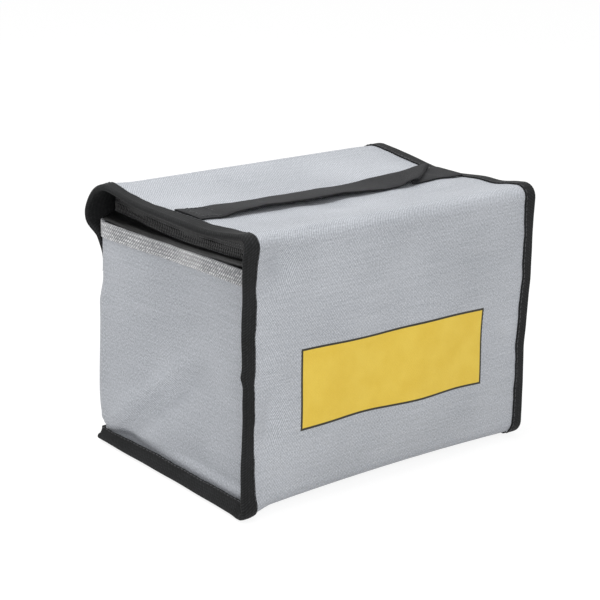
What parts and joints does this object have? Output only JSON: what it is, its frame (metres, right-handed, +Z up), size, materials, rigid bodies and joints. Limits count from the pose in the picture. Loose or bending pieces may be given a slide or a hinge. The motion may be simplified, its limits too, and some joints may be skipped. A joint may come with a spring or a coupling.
{
  "type": "lipo safe bag",
  "caption": "Soft fire-resistant box bag for batteries, with a hinged zip lid, bound edges, a back flap and a webbing handle.",
  "frame": {"origin": "on the ground, under the middle of the bag's bottom", "axes": "+X along the length towards the right end, -Y towards the front, +Z up"},
  "size_m": [0.216, 0.1598, 0.1619],
  "materials": {
    "silver_cloth": "coated glass cloth, coarse weave, silver grey, soft sheen",
    "lining_cloth": "uncoated glass cloth, matt grey",
    "binding_tape": "black ribbed binding tape, matt",
    "zip_tape": "black woven zip tape, smooth",
    "zip_coil": "black nylon coil",
    "slider_metal": "black enamelled zinc",
    "hook_and_loop": "black hook and loop tape, matt",
    "webbing": "black polypropylene webbing"
  },
  "bodies": {
    "bag": {"bottom_panel": "silver_cloth", "front_panel": "silver_cloth", "end_wall_left": "silver_cloth", "back_wall": "silver_cloth", "end_wall_right": "silver_cloth", "lining_bottom": "lining_cloth", "lining_front": "lining_cloth", "lining_left": "lining_cloth", "lining_back": "lining_cloth", "lining_right": "lining_cloth", "binding_bottom_left": "binding_tape", "binding_bottom_right": "binding_tape", "binding_front_left": "binding_tape", "binding_front_right": "binding_tape", "binding_back_bottom": "binding_tape", "zip_tape_lower": "zip_tape", "zip_coil_lower": "zip_coil", "loop_strip": "hook_and_loop"},
    "lid": {"lid_panel": "silver_cloth", "lining_lid": "lining_cloth", "binding_lid_left": "binding_tape", "binding_lid_right": "binding_tape", "zip_tape_upper": "zip_tape", "zip_coil_upper": "zip_coil", "handle_end_left": "webbing", "handle_end_right": "webbing"},
    "flap": {"flap_panel": "silver_cloth", "binding_flap_left": "binding_tape", "binding_flap_right": "binding_tape", "binding_flap_end": "binding_tape", "hook_strip": "hook_and_loop"},
    "handle": {"handle_strap": "webbing"},
    "left_slider": {"slider_left": "slider_metal"},
    "right_slider": {"slider_right": "slider_metal"},
    "left_pull": {"pull_left": "slider_metal"},
    "right_pull": {"pull_right": "slider_metal"}
  },
  "joints": [
    {"name": "lid_hinge", "type": "hinge", "parent": "bag", "child": "lid", "pos_m": [0, -0.07213, 0.15813], "axis": [1, 0, 0], "range_deg": [0, 210]},
    {"name": "flap_hinge", "type": "hinge", "parent": "lid", "child": "flap", "pos_m": [0, 0.07951, 0.15374], "axis": [1, 0, 0], "range_deg": [0, 170]},
    {"name": "handle_lift", "type": "slide", "parent": "lid", "child": "handle", "axis": [0, 0, 1], "range_m": [0, 0.025]},
    {"name": "slider_left_slide", "type": "slide", "parent": "bag", "child": "left_slider", "axis": [-1, 0, 0], "range_m": [0, 0.07]},
    {"name": "slider_right_slide", "type": "slide", "parent": "bag", "child": "right_slider", "axis": [1, 0, 0], "range_m": [0, 0.07]},
    {"name": "pull_left_swing", "type": "hinge", "parent": "left_slider", "child": "left_pull", "pos_m": [-0.008, 0.0774, 0.146], "axis": [0, 1, 0], "range_deg": [-12, 85]},
    {"name": "pull_right_swing", "type": "hinge", "parent": "right_slider", "child": "right_pull", "pos_m": [0.008, 0.0774, 0.146], "axis": [0, 1, 0], "range_deg": [-85, 12]}
  ]
}
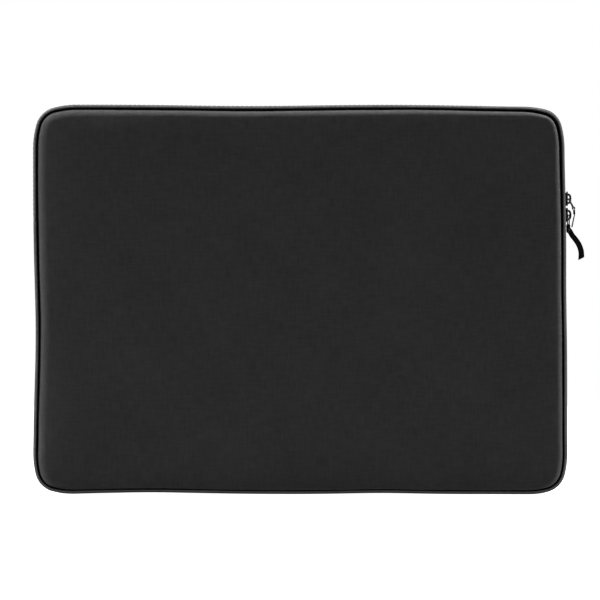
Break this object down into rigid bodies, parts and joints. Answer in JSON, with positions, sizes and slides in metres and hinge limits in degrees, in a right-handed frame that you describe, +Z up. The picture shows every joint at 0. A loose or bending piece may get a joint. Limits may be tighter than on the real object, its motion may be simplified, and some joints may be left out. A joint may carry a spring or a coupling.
{
  "type": "laptop sleeve",
  "caption": "Slim padded laptop sleeve with rounded corners, a zip over the top and upper sides, and slider pulls of wire ring and ribbon.",
  "frame": {"origin": "on the floor, under the middle of the sleeve, on the bottom gusset's flat", "axes": "+Z up towards the zipped top, front panel towards -Y, +X to the right seen from the front, where the sliders are"},
  "size_m": [0.4114, 0.03, 0.2917],
  "materials": {
    "knit_cover": "matte",
    "foam": "matte",
    "lining": "matte",
    "zip_tape": "matte",
    "zip_coil": "satin",
    "slider_metal": "gloss",
    "ring_wire": "gloss",
    "ribbon": "satin",
    "thread": "satin",
    "binding": "matte"
  },
  "bodies": {
    "sleeve": {"back_cover": "knit_cover", "lower_front_cover": "knit_cover", "gusset_cover": "knit_cover", "back_zip_strip": "knit_cover", "front_zip_strip_left_end": "knit_cover", "front_zip_strip_right_end": "knit_cover", "back_padding": "foam", "lower_front_padding": "foam", "gusset_padding": "foam", "back_lining": "lining", "lower_front_lining": "lining", "gusset_lining": "lining", "back_strip_lining": "lining", "front_strip_lining_left_end": "lining", "front_strip_lining_right_end": "lining", "back_zip_tape": "zip_tape", "front_zip_tape_left_end": "zip_tape", "front_zip_tape_right_end": "zip_tape", "back_zip_coil": "zip_coil", "front_zip_coil_left_end": "zip_coil", "front_zip_coil_right_end": "zip_coil", "left_zip_stop": "thread", "right_zip_stop": "thread", "back_seam_binding": "binding", "lower_front_seam_binding": "binding", "left_zip_end_tab": "binding", "right_zip_end_tab": "binding"},
    "mouth_flap": {"upper_front_cover": "knit_cover", "upper_front_padding": "foam", "upper_front_lining": "lining", "front_zip_strip": "knit_cover", "front_strip_lining": "lining", "front_zip_tape": "zip_tape", "front_zip_coil": "zip_coil", "upper_front_seam_binding": "binding"},
    "upper_slider": {"upper_slider_body": "slider_metal"},
    "upper_ring": {"upper_pull_ring": "ring_wire"},
    "upper_ribbon": {"upper_pull_ribbon": "ribbon", "upper_pull_stitching": "thread"},
    "lower_slider": {"lower_slider_body": "slider_metal"},
    "lower_ring": {"lower_pull_ring": "ring_wire"},
    "lower_ribbon": {"lower_pull_ribbon": "ribbon", "lower_pull_stitching": "thread"}
  },
  "joints": [
    {"name": "mouth_fold", "type": "hinge", "parent": "sleeve", "child": "mouth_flap", "pos_m": [0, -0.015, 0.229], "axis": [-1, 0, 0], "range_deg": [-45, 0], "stiffness_Nm_per_rad": 0.03},
    {"name": "upper_slider_travel", "type": "slide", "parent": "sleeve", "child": "upper_slider", "axis": [0, 0, 1], "range_m": [0, 0.03]},
    {"name": "upper_ring_swing", "type": "hinge", "parent": "upper_slider", "child": "upper_ring", "pos_m": [0.2016, 0, 0.22135], "axis": [0, -1, 0], "range_deg": [0, 130], "deforming": ["upper_pull_ribbon", "upper_pull_stitching"]},
    {"name": "upper_ribbon_swing", "type": "hinge", "parent": "upper_ring", "child": "upper_ribbon", "pos_m": [0.20524, 0, 0.21451], "axis": [0, -1, 0], "range_deg": [0, 25]},
    {"name": "lower_slider_travel", "type": "slide", "parent": "sleeve", "child": "lower_slider", "axis": [0, 0, 1], "range_m": [-0.003, 0.001]},
    {"name": "lower_ring_swing", "type": "hinge", "parent": "lower_slider", "child": "lower_ring", "pos_m": [0.2016, 0, 0.20915], "axis": [0, -1, 0], "range_deg": [0, 120], "deforming": ["lower_pull_ribbon", "lower_pull_stitching"]},
    {"name": "lower_ribbon_swing", "type": "hinge", "parent": "lower_ring", "child": "lower_ribbon", "pos_m": [0.2014, 0, 0.2014], "axis": [0, -1, 0], "range_deg": [-12, 25]}
  ]
}
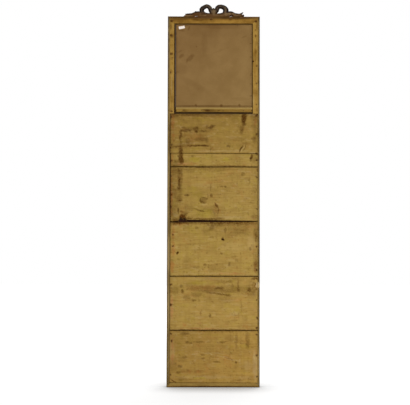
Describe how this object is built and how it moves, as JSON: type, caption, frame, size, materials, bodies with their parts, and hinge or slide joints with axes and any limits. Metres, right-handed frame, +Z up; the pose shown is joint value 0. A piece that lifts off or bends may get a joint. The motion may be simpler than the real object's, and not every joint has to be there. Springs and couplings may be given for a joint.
{
  "type": "pier mirror",
  "caption": "Tall narrow pier mirror with a gilt moulded frame, a painted upper field with a laurel wreath, a carved ribbon-bow crest and a boarded back.",
  "frame": {"origin": "centre of the base, halfway through the depth", "axes": "+X to the right as seen from the glass, -Y the glass side, +Y the boarded back, +Z up"},
  "size_m": [0.46, 0.04, 1.9095],
  "materials": {
    "frame_wood": "aged softwood, grey-brown stain",
    "plain_wood": "bare softwood",
    "board_wood": "aged bare softwood",
    "strip_wood": "aged bare softwood",
    "gilding": "water gilding over red bole",
    "mirror_glass": "silvered at the back",
    "panel_paint": "matt paint",
    "brown_board": "matt",
    "label_paper": "matt",
    "iron": "rusted",
    "crest_wood": "dark stained carving"
  },
  "bodies": {
    "root": {"stile_left": "frame_wood", "stile_right": "frame_wood", "top_rail": "frame_wood", "mid_rail": "plain_wood", "bottom_rail": "frame_wood", "corner_keys": "frame_wood", "joint_pegs": "plain_wood", "moulding_left": "gilding", "moulding_right": "gilding", "moulding_top": "gilding", "moulding_bottom": "gilding", "upper_bead_left": "gilding", "upper_bead_right": "gilding", "upper_bead_top": "gilding", "upper_bead_bottom": "gilding", "lower_bead_left": "gilding", "lower_bead_right": "gilding", "lower_bead_top": "gilding", "lower_bead_bottom": "gilding", "fluted_frieze": "gilding", "frieze_rosettes": "gilding", "mirror_plate": "mirror_glass", "glazing_blocks": "plain_wood", "painted_panel": "panel_paint", "laurel_wreath": "gilding", "backing_board": "brown_board", "panel_brads": "iron", "paper_label": "label_paper", "edge_strip_left": "strip_wood", "edge_strip_right": "strip_wood", "edge_strip_top": "strip_wood", "cross_batten": "strip_wood", "backboard_1": "board_wood", "backboard_1_lower_strip": "board_wood", "backboard_2": "board_wood", "backboard_3": "board_wood", "backboard_4": "board_wood", "backboard_5": "board_wood", "backboard_nails": "iron", "edge_strip_nails": "iron", "batten_nails": "iron", "crest": "crest_wood", "crest_dowels": "plain_wood"}
  },
  "joints": []
}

##########

» **GOAL OF THE EXERCISE**
Lines containing the word "rigid" must all be returned from the material above.

» **TASK OUTPUT**
What parts and joints does this object have? Output only JSON: what it is, its frame (metres, right-handed, +Z up), size, materials, rigid bodies and joints. Limits count from the pose in the picture. Loose or bending pieces may be given a slide or a hinge. The motion may be simplified, its limits too, and some joints may be skipped. A joint may come with a spring or a coupling.
Break this object down into rigid bodies, parts and joints. Answer in JSON, with positions, sizes and slides in metres and hinge limits in degrees, in a right-handed frame that you describe, +Z up. The picture shows every joint at 0. A loose or bending piece may get a joint. Limits may be tighter than on the real object, its motion may be simplified, and some joints may be left out. A joint may carry a spring or a coupling.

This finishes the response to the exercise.